Na roda dos sem teto de rua
Por Tião Nicomedes
Já não podeis, da pátria, filhos ver contente a mãe gentil.
Já raiou, o lockdown, no horizonte do Brasil…
Que sacrilégio, deturpando o Hino da bandeira!
Vocês repetem, igual papagaio. Mas, sabem mesmo, o que significa essa palavra? Com certeza não sabem.
Lockdown: confinados.
Confinados tipo albergue.
Um monte de gente confinada dentro do mesmo espaço. Cheio de regras chatas.
Por que acham que a gente corre “prá” praça? Isolamento social?
Sempre vivemos isso, bem antes da #Covid-19.
Inclusive, essa #pandemia, dizem, da nova era, coisas da nova ordem mundial.
Inventam doenças e vem com a cura.
Criam o problema e depois a solução.
A preços bem salgados.
Tipo esse amendoins, de saquinho:
bom demais e alteia a pressão. Sal, que para hipertenso, é uma bomba.
‘Tá’ falando sério?
Mais bobagem do que falam os governantes?
Cada hora dizem uma coisa. Depois desdizem.
Usa máscara.
Tira máscara.
Toma vacina, não tem vacina.
Kit #covid-19: cloroquina, vermicina.
Tubaína.
Até que de álcool a gente entende.
Brincam com coisa séria.
#Coronavírus matando centenas de milhares de pessoas. Todo dia.
A cada segundo morre alguém.
Vocês, que moram na rua, têm que evitar aglomerações: lavar as mãos sempre, com sabão, álcool em gel, tomar banho, trocar de roupa.
“Quem mora na rua é poste. A gente tá na calçada. Sim. Estamos em situação de rua. Pudesse, estava no conforto de um lar, agora, tomando cerveja em caneca de alumínio… Comendo torresmo frito. Tomar banho de chuveiro, deitar a cabeça no travesseiro ou assistindo filme no sofá da sala, comendo pipocas.”
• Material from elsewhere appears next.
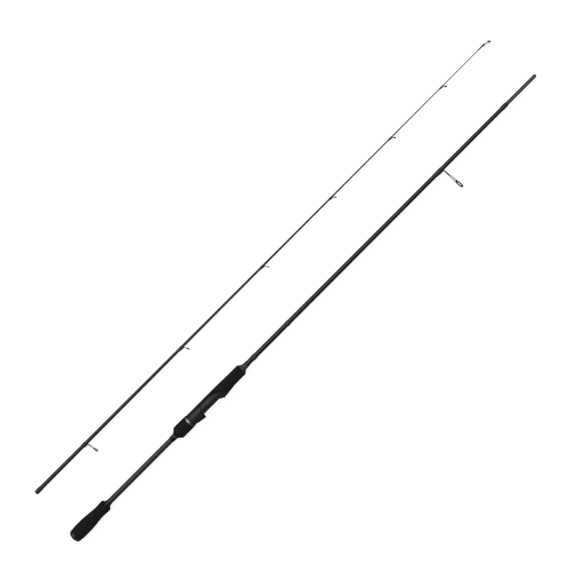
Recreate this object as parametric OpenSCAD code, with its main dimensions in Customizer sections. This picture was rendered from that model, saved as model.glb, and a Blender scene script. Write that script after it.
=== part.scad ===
// Two-piece spinning rod, taken down, with its two sections side by side.
// Both sections lie along X with their tips towards +X and their guides towards -Y.
// The origin is under the middle of the whole, on the surface that the rod lies on.

/* [Layout] */
// Distance between the axes of the two sections
section_gap = 99; // [60:0.1:140]
// How far the tip section's base lies ahead of the butt end
tip_section_start = 4; // [0:0.1:40]

/* [Butt section] */
// Length of the butt blank, from the butt end to the ferrule shoulder
shoulder_x = 1038; // [1000:1:1100]
// Outer diameter of the butt blank at the butt end
butt_od_rear = 9.85; // [9.6:0.01:10]
// Outer diameter of the butt blank at the ferrule shoulder
butt_od_front = 7.2; // [7.2:0.01:7.6]
// Wall of the butt blank at the butt end
butt_wall = 0.95; // [0.8:0.05:1.2]

/* [Ferrule] */
// Diameter of the spigot
spigot_d = 6.5; // [6.2:0.01:6.5]
// Length of the spigot that stands out of the butt blank
spigot_reach = 69; // [60:0.1:80]
// Length of the spigot that is glued inside the butt blank
spigot_inside = 60; // [40:1:80]
// Radial clearance between the spigot and its socket
ferrule_clearance = 0.03; // [0.01:0.005:0.05]

/* [Tip section] */
// Length of the tip blank, from its base to its thin end
tip_length = 1082; // [1080:0.5:1082]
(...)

“Vocês no fundo tem família. Tem parentes, desesperados, procurando cada um de vocês. Sempre tem alguém sofrendo. Mas vocês preferem encher o rabo de cachaça.”
¨Ow cidadão! Sem ofensas. Agora, eu te pergunto:
O toque de recolher significa alguma coisa pra você? Então, o que vossa senhoria está fazendo na rua uma hora dessas?
Essa máscara no queixo? Procurando o vírus prá levar pra dentro de casa? Quer matar quem? seus pais ou tá morando com a sogra?”
Acabou de jogar o latão de ‘breja’ no chão , olha ‘prá’ baixo.
‘E daí?
Tá pisando na bosta.”
Sebastião Nicomedes de Oliveira é “poeta das ruas”. Autor da peça teatral Diário de um Carroceiro e do livro As Marvadas é artista popular. Ex-catador e ex-morador em situação de rua, integra o MIPR (Movimento Internacional de População em Situação de Rua).